Scott and I, along with our new friend with the piece of paper, rushed back to the ticket office. It was on this rushed walk that we realized the tickets that the director has given us permission to buy were in the luxury class. After this man had gone out of his way to help us, there was no way we were going to show any emotion other than complete and utter gratitude. In our minds we were calculating what this would amount to, but when we got to the ticket window and presented the handwritten director’s note to the woman who had earlier shaken her head at us, we easily gave up the money, accepted our luxury class tickets and proceeded to look for our train car, car #16.
Scott and Pewjee.
The man’s name is Pewjee. While traveling, there are so many times when the kindness of total strangers is all there is, when you just have to let go of control and leave your fate up to someone else, someone you don’t know. It’s amazing really how strangers change a situation from bad to good, from impossible to possible. And that’s happened too many times to count.

Killing Time

We’re deep in transit mode. We’re in the midst of the crossing-the-border-process, about to go from China into Mongolia, something I had read about in Wyoming weeks ago in the guidebook and was dreading. The process seemed ripe for disaster, or at least many delays, but so far things have gone well.

After touring the Yungang Grottos in Datong, Scott and I had to kill a few hours in Datong before our 5:30 pm train to Jinnin Nan. We got to the station around 4:30 and spent the remainder of the time in the waiting area along with other passengers for train K43.

The waiting room in Datong.

Around 5:15 we boarded car 5. Even though we only had standing only tickets, I think I actually stood for no more than 5 minutes. Scott wasn’t as lucky and had to stand for the majority of the trip. But the ride was short, less than two hours, and we spent the time reading, periodically looking at the passing scenery. The Gobi was ahead of us, but for that train leg, there were mostly towns.

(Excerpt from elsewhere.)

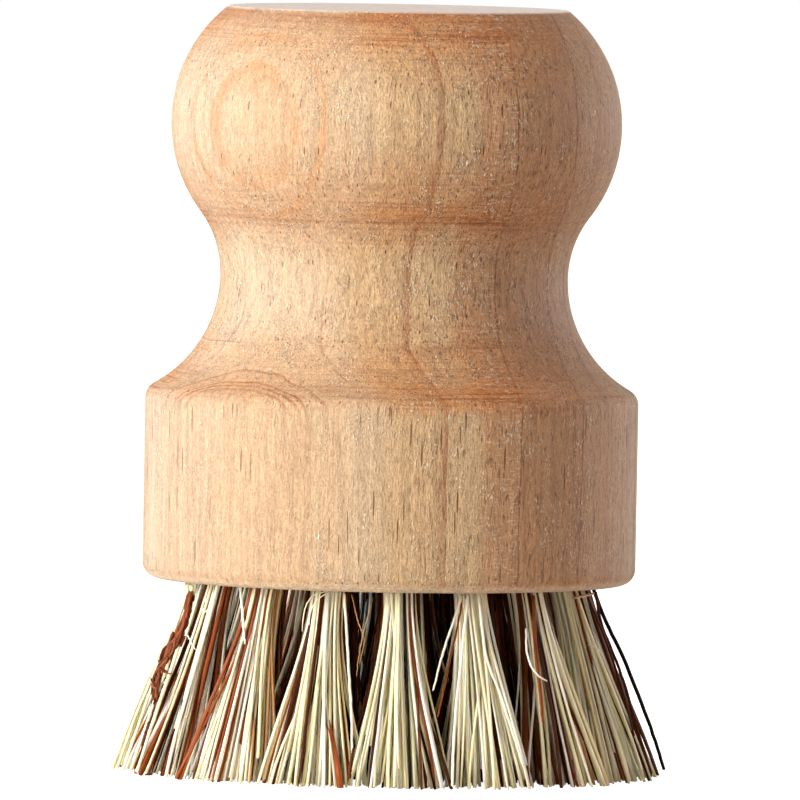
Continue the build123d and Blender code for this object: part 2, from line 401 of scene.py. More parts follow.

We arrived in Jinnin Nan, exited the train station and then returned to yet another waiting room. This layover was over five hours. The temperature had changed even more and those hours in Jinin Nan were the coolest we’ve experienced on this trip so far. The time passed with more reading (I finally finished First They Killed My Father), some iPod watching, attempts at sleep, eating ramen out of our new pot, trips to the bathroom, and general exhaustion.
Our 12:30 am 4653 train to the Chinese border town of Erlian boarded early around 11:40pm. We again boarded car 5 but this time with places on two hard sleepers. Beds 19 and 20 were the top bunks of a six bunk compartment.  In the dark, we stored our big bags on the overhead rack and hunkered down for the night ride on the rails. As I had remembered from previous trips to China, sleeper cars on Chinese trains are cleaner and nicer than their Indian counterparts. Each bed had a sheet, a pillow, and a thick comforter, all seemingly very clean.
After a somewhat rough sleep, I awoke to find Scott already out of bed. He was sitting on a stool, looking out the window, watching the Gobi pass by.
Train car #5, from Datong to Erlian.
Scott getting off the train after arriving in Erlian, the Chinese border town.


The train arrived in Erlian a little after 6 am. We walked the short distance from the train station to the bus station, found out tickets to Zamyn-Ude wouldn’t start selling until later, so found a breakfast spot where we spent over an hour eating and playing cards. Around 8:30, we returned to the bus station, bought two tickets on the 1:30 bus to the Mongolian border town of  Zamyn-Ude and have been killing time ever since.
Erlian is a strange town with an almost-done huge dinosaur museum, large streets with non-working traffic lights, and almost no one walking on the sidewalks.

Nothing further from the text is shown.